There were other cultural loves. Woodham had implicated himself in a role-playing game at the behest of an older boy, Grant Boyette, now 19. "Grant said he knew I had been hurt by Christina, and he said there was a way to get revenge," Luke told a psychologist. "He said Satan was the way." He said Boyette introduced him to Hitler and Nietzsche, beat and burned his pet dog and eventually led him to a Satanic group believed to be called the Kroth (initially named the Fourth Reich). The Kroth played an interactive game called Star Wars--sort of Dungeons and Dragons on drugs--that involved loaded guns and threats to blow up the school.
While Mitchell Johnson's mother has said her kids didn't have Nintendo, Scott Johnson says his boys rented gruesome games like Mortal Kombat (and played them at Wal-Mart). Finally, Carneal told a psychiatrist that he liked to play Quake and Doom, two gory video games.
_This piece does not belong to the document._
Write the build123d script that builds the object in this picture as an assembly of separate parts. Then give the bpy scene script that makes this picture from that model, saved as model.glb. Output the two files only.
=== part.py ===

Bok believes that media violence undermines kids' resilience and self-control, psychological mechanisms that allow people to bounce back and to count to 10 before they lash out. Some biologists--Harvard's E.O. Wilson has pioneered this thinking--believe there is a genetic component to these traits, that kids like Luke and Kip simply lack the DNA that keeps their fingers off the trigger. In the end, Satan is certainly the easier explanation, if less intellectually satisfying. As Kurt Cobain once sang, "Now the people cry and the people moan/ ... And try to find some place to rest their bones/ While the angels and the devils/ Fight to claim them for their own."